The most efficient mechanism to gain qualified information as an input into the Grand Strategy Matrix is to perform an internal and external audit. The internal audit will reveal the top 5 key internal strengths and weaknesses that rest under the control of the company. Equally, the external will should reveal a top 5 opportunities and strengths within the market the company operates in. The underlying outcome is a good understanding of the market, its growth, and the businesses position within that market.
2. Map the company position on the matrix
Once a context is created through the SWOT analysis the Grand Strategy Matrix provides the framework to plot the business across the axis of Market Growth and Competitive position. The result will put the business in one of four quadrants representing a set of strategies most appropriate for the company positioning.
In a previous post I outline each strategy more detail
Quad 1: Intensive set of strategies
Businesses positioned in a strong competitive position and strong market growth quadrant are positioned to further maximize gains by intensifying their market position in the growing market. As the pie grows these businesses seek a bigger portion of it. The following strategies are best suited such an objective:
- Market development;
- Product development or;
- Market penetration.
Quad 2: Diversification set of strategies
Driven by weak market growth but strong competitive position these set of strategies seek to increase overall market share through expanded product/service offerings
The strategies involved in reaching the growth objectives are:
- Concentric diversification;
- Horizontal diversification or;
- Conglomerate diversification.
Quad 3: Defensive set of strategies
Cost cutting and competition repelling strategies are needed when the business is situated within the defensive quadrant. The following strategies apply:
- Retrenchment or;
Quad 4: Integration set of strategies
Integration strategies seek to increase margin within a growing market by reducing the transaction cost in delivering a product/service to the customer. The following strategies apply:
- Forward integration;
- Backward integration or;
- Horizontal integration.
The framework allows companies to filter opportunities through an accurate business strategy. When using the Grand Strategy Matrix company leaders are able to select a strategy based on company position within a dynamic market. The result is a reduced waste, increased efficiency, and tighter company alignment.

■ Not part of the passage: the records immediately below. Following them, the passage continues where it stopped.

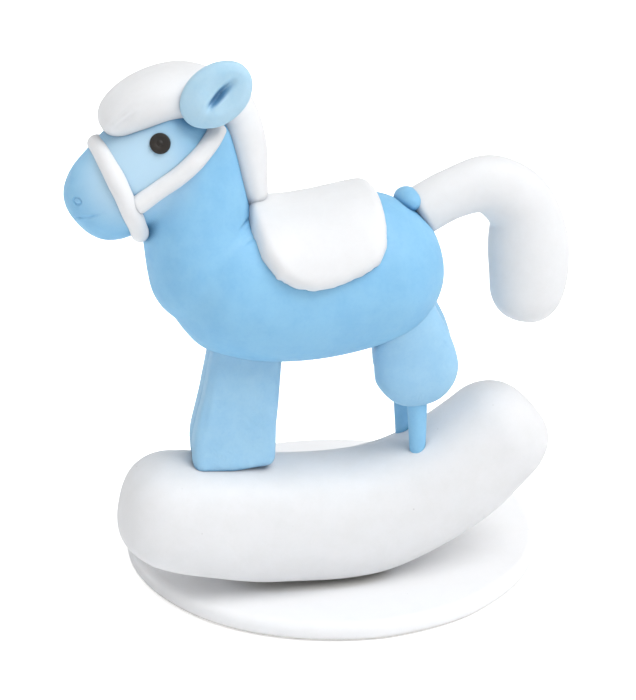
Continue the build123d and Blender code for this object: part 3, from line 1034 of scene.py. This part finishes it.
def makeAll():
    body = done(makeBody(), "horse", "blue_clay", "body")
    tree = treeOf(body)
    done(makeSaddle(), "horse", "white_clay", "saddle")
    done(makeCollar(), "horse", "blue_clay", "tail_collar")
    done(makeForelock(), "horse", "white_clay", "forelock")
    done(makeNeckMane(), "horse", "white_clay", "neck_mane")
    done(makeTail(), "horse", "white_clay", "tail")
    done(makeNoseband(tree), "horse", "white_clay", "noseband")
    for side, word in ((-1, "near"), (1, "far")):
        done(makeEar(side, word + "EarLeaf"), "horse", "blue_clay", word + "_ear")
        done(makeEye(side, word + "EyeButton", tree), "horse", "black_bead", word + "_eye")
        done(makeStrap(side, word + "CheekRope", tree), "horse", "white_clay", word + "_cheek_strap")
        done(makeFrontLeg(side, word + "FrontLegSlab"), "horse", "blue_clay", word + "_front_leg")
        done(makeHindLeg(side, word + "HindLegDrop"), "horse", "blue_clay", word + "_hind_leg")
        done(makePeg(side, word + "HindWedge"), "horse", "blue_clay", word + "_hind_peg")
    done(makeRocker(), "horse", "white_clay", "rocker")
    done(makeDisc(), "base", "base_clay", "base_disc")


backdrop = {
    "flat": 0.9,       # metres from the middle to where the paper starts to rise
    "rise": 0.45,
    "colour": (0.96, 0.96, 0.965),
    "glow": 0.6,
}


def makeFloor():
    # a round sheet of white paper that curves up all round
    bm = bmesh.new()
    profile = [(0, 0), (backdrop["flat"], 0)]
    for i in range(1, 13):
        angle = math.radians(7.5 * i)
        profile.append((backdrop["flat"] + backdrop["rise"] * math.sin(angle),
                        backdrop["rise"] * (1 - math.cos(angle))))
    verts = [bm.verts.new((r, 0, z)) for r, z in profile]
    edges = [bm.edges.new(pair) for pair in zip(verts, verts[1:])]
    bmesh.ops.spin(bm, geom=verts + edges, cent=(0, 0, 0), axis=(0, 0, 1), angle=math.tau, steps=64,
                   use_merge=True)
    material = bpy.data.materials.new("paper")
    material.use_nodes = True
    shader = material.node_tree.nodes["Principled BSDF"]
    shader.inputs["Base Color"].default_value = (*backdrop["colour"], 1)
    shader.inputs["Roughness"].default_value = 0.95
    shader.inputs["Specular IOR Level"].default_value = 0.1
    shader.inputs["Emission Color"].default_value = (1, 1, 1, 1)
    path = material.node_tree.nodes.new("ShaderNodeLightPath")
    glow = mathNode(material.node_tree, "MULTIPLY", path.outputs["Is Camera Ray"], backdrop["glow"])
    material.node_tree.links.new(glow, shader.inputs["Emission Strength"])
    finish(bm, "floor", material)


makeCamera()
makeLight()
makeAll()
wire = wireMaterial()
for name, node in frame["nodes"].items():
    if name.endswith("wire"):
        node.data.materials.clear()
        node.data.materials.append(wire)
makeFloor()
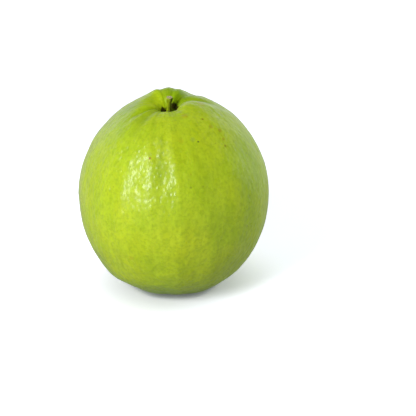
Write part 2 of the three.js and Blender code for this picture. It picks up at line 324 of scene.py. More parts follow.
@dataclass(frozen=True)
class SkinFinish:
    """Waxy yellow-green skin: clouded and streaked, with fine pores, a few brown specks, and painted shade
    in its furrows, creases and hollow.

    Names that end in _mm are the sizes of a pattern's grains, and depths are in millimetres too.
    Shares say how much of its tone a pattern lays on.
    """

    body: tuple = linear(178, 198, 16)
    yellow: tuple = linear(188, 200, 12)
    green: tuple = linear(160, 188, 20)
    # Deep green of the mottling and flecks, and of the painted shade in the furrows.
    deep: tuple = linear(136, 162, 6)
    pale: tuple = linear(196, 216, 44)
    shaded: tuple = linear(116, 162, 12)
    # Dark green of painted shade.
    dark: tuple = linear(92, 128, 6)
    # Dark brown at the bottom of the stalk's hollow: dry tissue and painted shade. The basin under the fruit
    # gets it too.
    bark: tuple = linear(56, 54, 10)
    speck: tuple = linear(120, 104, 30)
    cloud_mm: float = 26.0
    streak_mm: float = 7.0
    streak_share: float = 0.35
    mottle_mm: float = 3.2
    mottle_share: float = 0.25
    fleck_mm: float = 1.5
    fleck_share: float = 0.38
    thread_mm: float = 1.7
    thread_share: float = 0.2
    lenticel_mm: float = 2.6
    lenticel_share: float = 0.16
    speck_mm: float = 9.0
    speck_share: float = 0.6
    pore_mm: float = 1.7
    pore_depth: float = 0.3
    pebble_mm: float = 3.6
    pebble_depth: float = 0.35
    roughness: float = 0.29
    flesh_roughness: float = 0.4
    bark_dulling: float = 0.4
    specular: float = 0.25
    coat: float = 0.65

    def material(self, marks: Sequence[tuple[Vector, Blemish]]) -> bpy.types.Material:
        """Makes the skin.

        Args:
            marks: The blemishes, each with its place in metres.

        Returns:
            The material.
        """
        material, nodes = new_material("guava_skin")
        place = nodes.place()
        hollow = nodes.attribute("hollow")
        ragged_edge = nodes.ramp(nodes.noise(place, 2.4, 3), 0.2, 0.8, -0.25, 0.25)
        bark = nodes.math("ADD", hollow, ragged_edge)
        colour = self._tones(nodes, place)
        # Dark brown at the bottom of the stalk's hollow, with a ragged edge: dry tissue and painted shade.
        colour = nodes.blend(nodes.ramp(bark, 0.45, 0.8), colour, self.bark)
        colour = self._lenticels(nodes, place, colour)
        colour = self._specks(nodes, place, colour)
        for centre, mark in marks:
            colour = self._mark(nodes, place, colour, centre, mark)

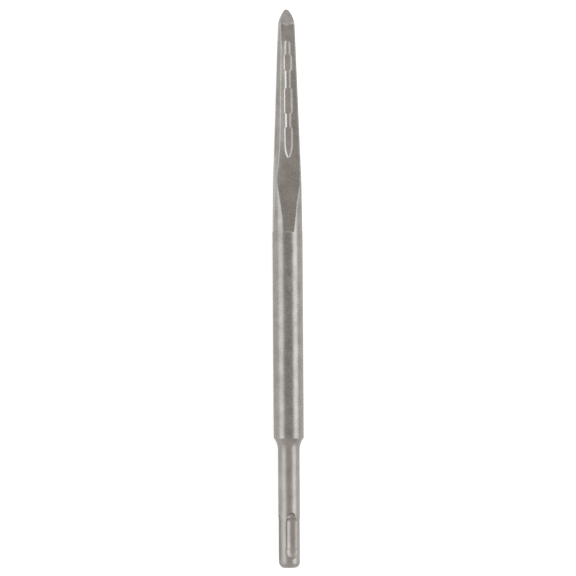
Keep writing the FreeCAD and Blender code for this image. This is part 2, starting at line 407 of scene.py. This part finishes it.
def studio_floor(settings):
    """Matt painted board. It looks white to the camera, and still shows the tool's shadow."""
    material, tree, output = new_material("matt_white_board")
    paint = add_node(tree, "ShaderNodeBsdfDiffuse", {"Color": srgb(settings.floor_colour)})
    rays = add_node(tree, "ShaderNodeLightPath")
    seen = add_node(tree, "ShaderNodeMath", {
        "operation": "MULTIPLY_ADD", 1: settings.floor_in_metal,
    }, {0: rays.outputs["Is Glossy Ray"], 2: rays.outputs["Is Camera Ray"]})
    lift = add_node(tree, "ShaderNodeMath", {"operation": "MULTIPLY", 1: settings.floor_lift}, {
        0: seen.outputs["Value"],
    })
    glow = add_node(tree, "ShaderNodeEmission", {}, {"Strength": lift.outputs["Value"]})
    both = add_node(tree, "ShaderNodeAddShader", {}, {
        0: paint.outputs["BSDF"], 1: glow.outputs["Emission"],
    })
    tree.links.new(both.outputs["Shader"], output.inputs["Surface"])
    return material


def dark_card(settings):
    """Grey card over the tool, which the top of the steel reflects as a darker band.

    It gives off an even light, darkest over the tool's middle and paler towards both ends.
    """
    material, tree, output = new_material("matt_grey_card")
    place = add_node(tree, "ShaderNodeTexCoord").outputs["Object"]
    along = add_node(tree, "ShaderNodeSeparateXYZ", {}, {"Vector": place})
    forward = add_node(tree, "ShaderNodeMapRange", {
        "From Min": TOOL_MIDDLE.y + CARD_TIP_START, "From Max": TOOL_MIDDLE.y + CARD_TIP_FULL,
        "To Min": 1.0, "To Max": settings.card_tip_level,
    }, {"Value": along.outputs["Y"]})
    backward = add_node(tree, "ShaderNodeMapRange", {
        "From Min": TOOL_MIDDLE.y - CARD_SHANK_START,
        "From Max": TOOL_MIDDLE.y - CARD_SHANK_FULL,
        "To Min": 1.0, "To Max": settings.card_shank_level,
    }, {"Value": along.outputs["Y"]})
    level = add_node(tree, "ShaderNodeMath", {"operation": "MULTIPLY"}, {
        0: forward.outputs["Result"], 1: backward.outputs["Result"],
    })
    card = add_node(tree, "ShaderNodeEmission", {"Color": srgb(settings.card_colour)}, {
        "Strength": level.outputs["Value"],
    })
    tree.links.new(card.outputs["Emission"], output.inputs["Surface"])
    return material


# Settings

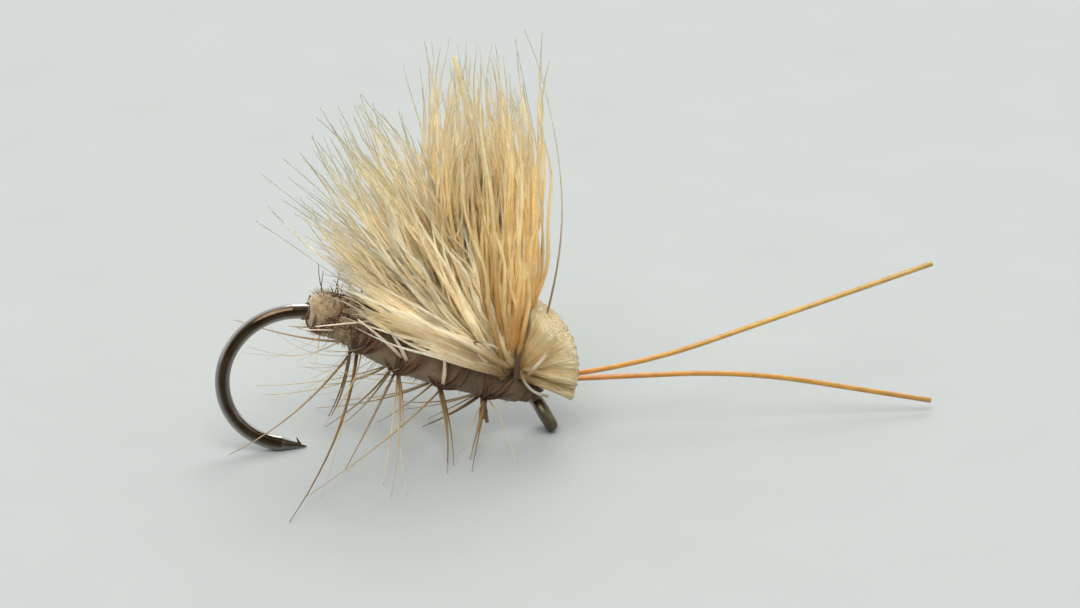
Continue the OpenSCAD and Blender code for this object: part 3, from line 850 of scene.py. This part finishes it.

One indicator of a healthy business is the sense of direction the business if pursuing as felt by all those emotionally or financially invested in the business, from shareholder to employee. An official direction not only unifies the company, but it also helps leaders filter opportunities to those most appropriate. A company direction starts with the setting of objectives in alignment with the vision of the company. The road to reaching those objectives is paved through the business strategy.
This post serves as a list of business strategies listed in groups. Later posts about strategy formulation will reference the options listed below.
Intensive Set of Strategies
Implementors of a Market Development strategy seek new customers within their existing markets. Practically, new customers are found via expanding the company’s reach or targeting new segments within the same market.
Market Penetration strategy attempts to gain greater market share through the selling of the product/service deeper into the existing targeted market segments. Businesses implementing a market penetration strategy hold a competitive advantage and attempt to drive out competition through unique positioning.
A Product Development strategy attempts to meet a validated need within the existing market. The fulfillment of the need is met via upgrade existing products or the creation of completely new products.
Integration Set of Strategies
Company’s seeking to maximize profits, increase market share and take control of downstream distribution utilize a forward integration strategy through the removal of intermediary layers between the business and the customer/client.
Company’s seeking to reduce overall cost and take control of upstream producers/suppliers of products/services employ a backward integration strategy. The move entrenches the company within the market through increasing barriers to entry.
Horizontal integration is a mechanism for increasing market share and reducing competition through the acquisition of businesses on the same competitive level.
Diversification Set of Strategies
Concentric (related) diversification
Concentric diversification attempts to drive growth through the adding of new but associated products/services on top of a business existing product/service offering.
Horizontal (related) diversification
A horizontally diverse strategy adds products/services that are unrelated to the existing array of products or services but still targets the same target market.
Conglomerate (unrelated) diversification
Businesses implementing a conglomerate strategy add products/service that are significantly different from the current business offering.
Defensive Set of Strategies
Businesses under threat seek to fight off direct competitors through the implementation of a defensive strategy. Businesses entrench themselves by blocking competitors using price cutting, discounts, incentive, and strong marketing drives.
Retrenchment strategies attempt to bring financial stability to the business through aggressive cost-cutting measures.
A liquidation strategy is a final resort and involves the operational shutdown and selling of company assets.